For Immediate Release: June 11, 2015
Contact: Brian Probolsky, (949) 533-4254
OC SUPERVISOR ANDREW DO CALLS ON MEDI-CAL TO HALT CLAWBACK OF MILLIONS OF DOLLARS FROM CALOPTIMA DOCTORS
(Santa Ana, California) – Years after the bills have been paid, the state’s public health insurance program has begun to demand repayment of millions of dollars from doctors who provide health care to low-income families, children, seniors and persons with disabilities in Orange County.
Orange County Supervisor Andrew Do, a member of the CalOptima board of directors, is calling for an end to this clawback by the state’s fee-for-service Medi-Cal program, arguing that the process is unfair and could result in more doctors leaving CalOptima, Orange County’s low-income health insurance program.
“Medi-Cal made the mistake, yet it’s shifted the costs to doctors and patients,” said Supervisor Do, who discovered the problem after receiving complaints from Orange County ophthalmologists. “It’s wrong for Medi-Cal to unilaterally withhold payments on new claims as it tries to clear up old billing disputes.”
Between July 26, 2011 and May 21, 2013, claims for services provided to dual-eligible patients – those enrolled in both Medi-Cal and Medicare – sent by Medicare to the state fee-for-service Medi-Cal program were erroneously paid by the state’s fiscal intermediary, Xerox, rather than rejected. Such rejections would have triggered doctors to bill Orange County’s own public health insurance program.

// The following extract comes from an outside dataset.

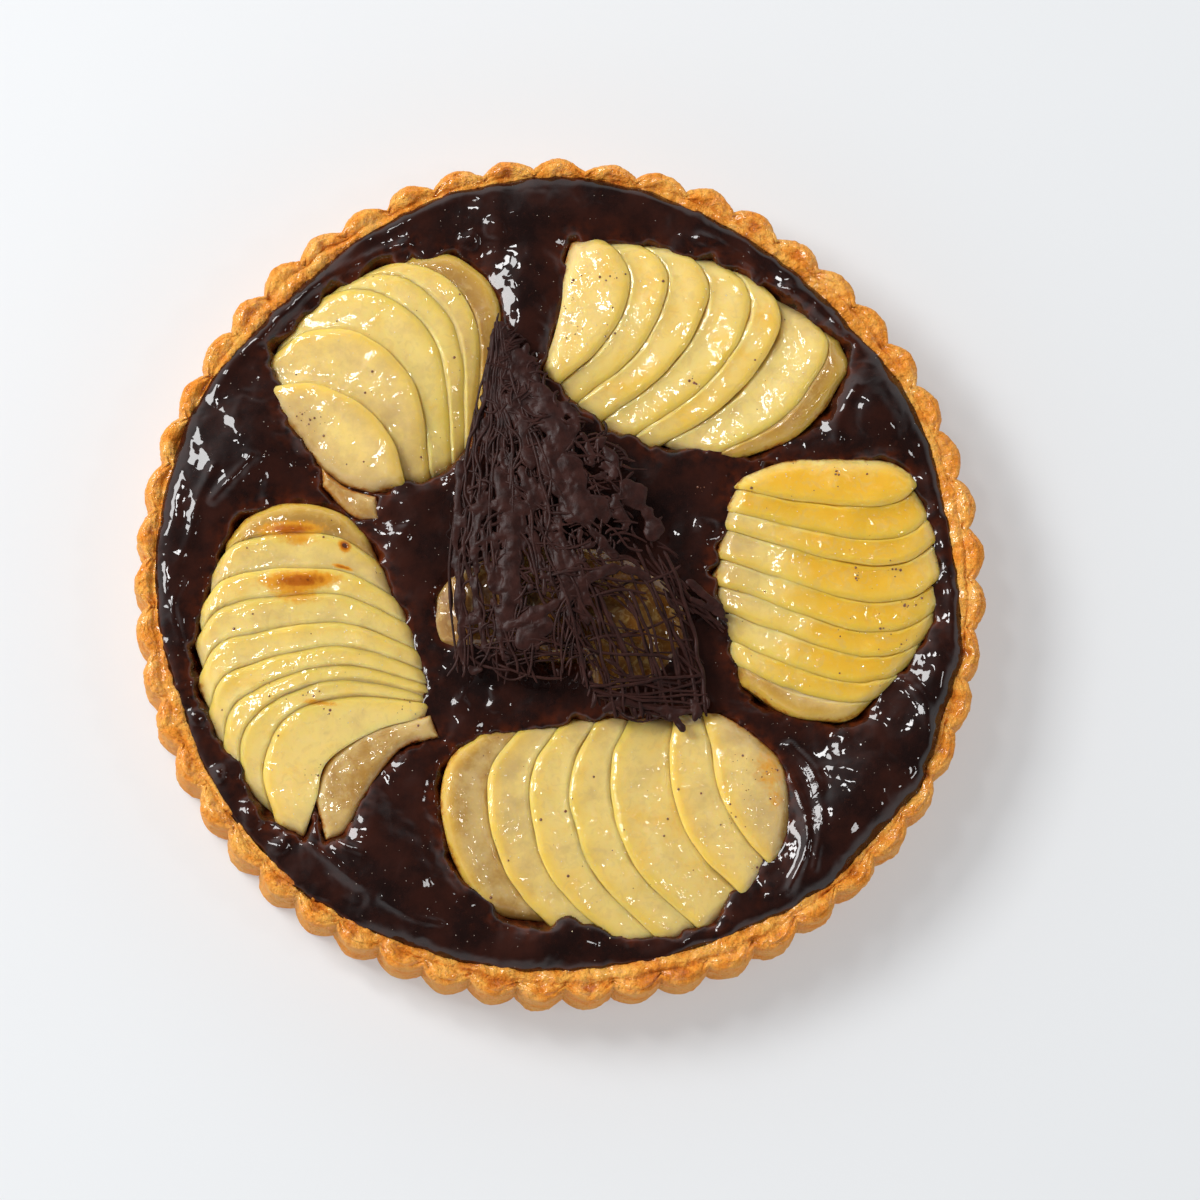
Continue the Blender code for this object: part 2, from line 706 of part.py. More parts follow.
def build_tart():
    clear_scene()
    biscuit = make_material("baked_crust", (0.72, 0.32, 0.075), 0.55)
    glossy = make_material("glazed_chocolate", (0.018, 0.007, 0.006), 0.18)
    pear = make_material("glazed_pear", (0.75, 0.58, 0.19), 0.3)
    matt = make_material("piped_chocolate", (0.045, 0.024, 0.022), 0.55)
    make_crust(biscuit)
    filling = make_filling(glossy)
    outlines = []
    for place, fan in FANS.items():
        outlines += make_fan(place, fan, pear)
        if place in TUCKED_SLICES:
            number = len(fan["steps"]) + 1
            outlines.append(make_tucked_slice(place, TUCKED_SLICES[place], number, pear))
    outlines.append(make_centre_pear(pear))
    cut_pockets(filling, outlines, glossy)
    make_net(matt)


build_tart()
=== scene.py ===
import json
import math

import bpy
import numpy as np
from mathutils import Matrix, Vector
from mathutils.bvhtree import BVHTree

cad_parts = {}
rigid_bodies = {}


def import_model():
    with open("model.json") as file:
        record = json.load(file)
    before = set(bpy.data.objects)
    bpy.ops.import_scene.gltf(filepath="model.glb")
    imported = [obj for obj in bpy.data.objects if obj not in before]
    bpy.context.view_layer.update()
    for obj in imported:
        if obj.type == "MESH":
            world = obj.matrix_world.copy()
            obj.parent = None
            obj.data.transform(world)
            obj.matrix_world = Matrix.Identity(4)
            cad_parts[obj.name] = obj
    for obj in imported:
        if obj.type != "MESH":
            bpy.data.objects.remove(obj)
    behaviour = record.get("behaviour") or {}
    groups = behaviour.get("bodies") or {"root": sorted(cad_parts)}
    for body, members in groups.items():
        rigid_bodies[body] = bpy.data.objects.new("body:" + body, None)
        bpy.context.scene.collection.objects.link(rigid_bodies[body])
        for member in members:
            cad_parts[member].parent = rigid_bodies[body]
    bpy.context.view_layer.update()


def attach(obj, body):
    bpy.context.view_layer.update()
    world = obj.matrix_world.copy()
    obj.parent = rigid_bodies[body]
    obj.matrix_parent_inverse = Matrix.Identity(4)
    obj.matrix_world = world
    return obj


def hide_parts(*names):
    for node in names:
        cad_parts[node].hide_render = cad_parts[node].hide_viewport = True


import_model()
mm = 0.001


# numbers and curves, all in millimetres until makeMesh

def hashed(cells, seed):  # a fixed random value from -1 to 1 for each cell
    stirred = cells @ np.array([374761393, 668265263, 1442695041]) + seed * 974634777
    stirred &= 0xFFFFFFFF
    stirred = ((stirred ^ (stirred >> 13)) * 1274126177) & 0xFFFFFFFF
    stirred ^= stirred >> 16
    return (stirred & 0xFFFF) / 32767.5 - 1


def softNoise(points, size, seed=0):  # smooth values from -1 to 1, with bumps about size apart
    spots = np.asarray(points, float)
    if spots.shape[-1] == 2:
        spots = np.concatenate([spots, np.zeros_like(spots[..., :1])], axis=-1)
    spots = spots / size + 0.37
    base = np.floor(spots).astype(np.int64)
    share = spots - base
    share = share ** 3 * (share * (share * 6 - 15) + 10)
    total = np.zeros(spots.shape[:-1])
    for corner in np.ndindex(2, 2, 2):
        weight = np.prod(np.where(np.array(corner, bool), share, 1 - share), axis=-1)
        total += weight * hashed(base + np.array(corner), seed)
    return total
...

Now, Medi-Cal is recouping the improper payments from current billing claims submitted by doctors and issuing demand letters for amounts that range in the tens of thousands of dollars if the recoupment is not occurring quickly enough. In some cases, Medi-Cal appears to be charging interest on the money owed.
Adding to the confusion and frustration: uncertainty over whether the doctors can legally go back to claim the mis-processed payments from CalOptima due to the significant passage of time.
“This was clearly and admittedly a mistake made by Medi-Cal, yet it is placing these providers in a position to possibly suffer financial hardship,” said Dr. Craig H. Kliger, executive vice president of the California Academy of Eye Physicians and Surgeons. “That is exactly the wrong message for the State to be sending to providers who are willing serve this vulnerable population.”
At last Thursday’s CalOptima Board of Directors meeting, Do called on CalOptima staff to investigate the issue and identify how CalOptima can assist doctors in resolving the billing dispute.
Until affected health care agencies have a full understanding of the problem, he’s calling for Medi-Cal to:
1) Immediately halt the clawback of funds;
2) Continue to pay doctors for undisputed claims; and
3) Work with doctors to reach a fair compromise on the billing dispute.
An estimated 1.1 million low-income seniors and people with disabilities receive health care services through both the Medicare and Medi-Cal, according to the state Department of Health Care Services. It’s unclear whether other counties throughout the state are also affected by the problem.
Orange County Supervisor Andrew Do represents the First District, which includes the communities of Garden Grove, Santa Ana, Westminster, Fountain Valley and Midway City.